## SOURCE MATERIAL
· · · · ·

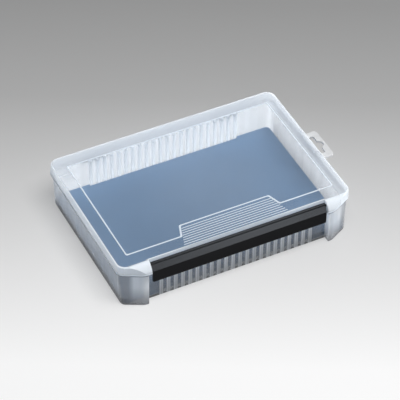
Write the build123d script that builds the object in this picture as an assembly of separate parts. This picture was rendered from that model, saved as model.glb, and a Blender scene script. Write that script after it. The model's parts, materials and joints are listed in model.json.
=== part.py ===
from build123d import *
import math
import os

# A flat clear case for lures, with a hinged lid, a flip latch along the front, a slit foam sheet
# on the floor and a hang tab at its right end. Millimetres, with X along the front, Y to the back
# and Z up. The origin is the middle of the underside, and the case is drawn closed.

# Overall size, over the lid's skirt
case_length = 205.0
case_depth = 145.0
case_height = 42.5

# Plan of the closed case: rounded back corners and slanted front corners
back_corner_radius = 8.5
side_corner_radius = 8.0
ease_radius = 12.0
slant_angle = 27.0
slant_length = 19.3

# Lid
skirt_height = 9.0
lid_wall = 1.3
lid_draft = 0.8
lid_edge_radius = 1.2
nose_extra_radius = 0.2
bay_half_length = 77.3
rim_offset = 7.9
rim_edge_radius = 0.7
ear_edge_radius = 0.4
panel_side_margin = 11.9
panel_back_margin = 14.3
panel_front_margin = 19.1
frame_width = 1.25
frame_height = 0.3
frame_edge_radius = 0.25
panel_corner_radius = 1.6
grip_half_length = 39.2
grip_depth = 11.5
grip_flare = 4.1
grip_ridge_count = 8
grip_ridge_pitch = 2.43
grip_ridge_width = 0.7
grip_ridge_height = 0.3
grip_ridge_margin = 3.5
grip_ridge_end_gap = 1.2
grip_ridge_edge_radius = 0.2

# Tray
tray_wall = 1.4
floor_thickness = 1.3
wall_inset = 1.6
back_wall_inset = 2.5
tray_draft = 1.2
post_inset = 1.1
tray_foot_radius = 1.2
front_wall_offset = 7.1
post_step = 2.2
post_edge_radius = 0.8
flange_thickness = 1.5
flange_inset = 0.4
flange_edge_radius = 0.3
parting_gap = 0.2
catch_reach = 3.2
lip_height = 1.0
lip_thickness = 1.15
lip_clearance = 0.5
wall_rib_count = 22
wall_rib_pitch = 6.3
wall_rib_width = 2.4
wall_rib_depth = 1.9
wall_rib_edge_radius = 0.7

# Foam sheet and the tape under it
tape_thickness = 0.2
tape_width = 20.0
tape_spacing = 60.0
tape_end_margin = 12.0
foam_thickness = 5.0
foam_clearance = 0.4
slit_width = 0.15
slit_depth = 3.5
slit_pitch = 10.0
slit_margin = 9.0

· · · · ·

## REQUIRED WORK
Copy the data above exactly. Every line must be included.

## SOLUTION FOR THIS PROBLEM
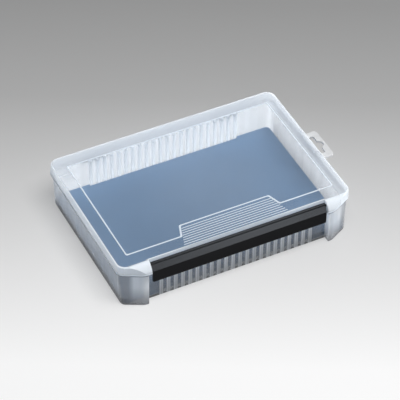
Write the build123d script that builds the object in this picture as an assembly of separate parts. This picture was rendered from that model, saved as model.glb, and a Blender scene script. Write that script after it. The model's parts, materials and joints are listed in model.json.
=== part.py ===
from build123d import *
import math
import os

# A flat clear case for lures, with a hinged lid, a flip latch along the front, a slit foam sheet
# on the floor and a hang tab at its right end. Millimetres, with X along the front, Y to the back
# and Z up. The origin is the middle of the underside, and the case is drawn closed.

# Overall size, over the lid's skirt
case_length = 205.0
case_depth = 145.0
case_height = 42.5

# Plan of the closed case: rounded back corners and slanted front corners
back_corner_radius = 8.5
side_corner_radius = 8.0
ease_radius = 12.0
slant_angle = 27.0
slant_length = 19.3

# Lid
skirt_height = 9.0
lid_wall = 1.3
lid_draft = 0.8
lid_edge_radius = 1.2
nose_extra_radius = 0.2
bay_half_length = 77.3
rim_offset = 7.9
rim_edge_radius = 0.7
ear_edge_radius = 0.4
panel_side_margin = 11.9
panel_back_margin = 14.3
panel_front_margin = 19.1
frame_width = 1.25
frame_height = 0.3
frame_edge_radius = 0.25
panel_corner_radius = 1.6
grip_half_length = 39.2
grip_depth = 11.5
grip_flare = 4.1
grip_ridge_count = 8
grip_ridge_pitch = 2.43
grip_ridge_width = 0.7
grip_ridge_height = 0.3
grip_ridge_margin = 3.5
grip_ridge_end_gap = 1.2
grip_ridge_edge_radius = 0.2

# Tray
tray_wall = 1.4
floor_thickness = 1.3
wall_inset = 1.6
back_wall_inset = 2.5
tray_draft = 1.2
post_inset = 1.1
tray_foot_radius = 1.2
front_wall_offset = 7.1
post_step = 2.2
post_edge_radius = 0.8
flange_thickness = 1.5
flange_inset = 0.4
flange_edge_radius = 0.3
parting_gap = 0.2
catch_reach = 3.2
lip_height = 1.0
lip_thickness = 1.15
lip_clearance = 0.5
wall_rib_count = 22
wall_rib_pitch = 6.3
wall_rib_width = 2.4
wall_rib_depth = 1.9
wall_rib_edge_radius = 0.7

# Foam sheet and the tape under it
tape_thickness = 0.2
tape_width = 20.0
tape_spacing = 60.0
tape_end_margin = 12.0
foam_thickness = 5.0
foam_clearance = 0.4
slit_width = 0.15
slit_depth = 3.5
slit_pitch = 10.0
slit_margin = 9.0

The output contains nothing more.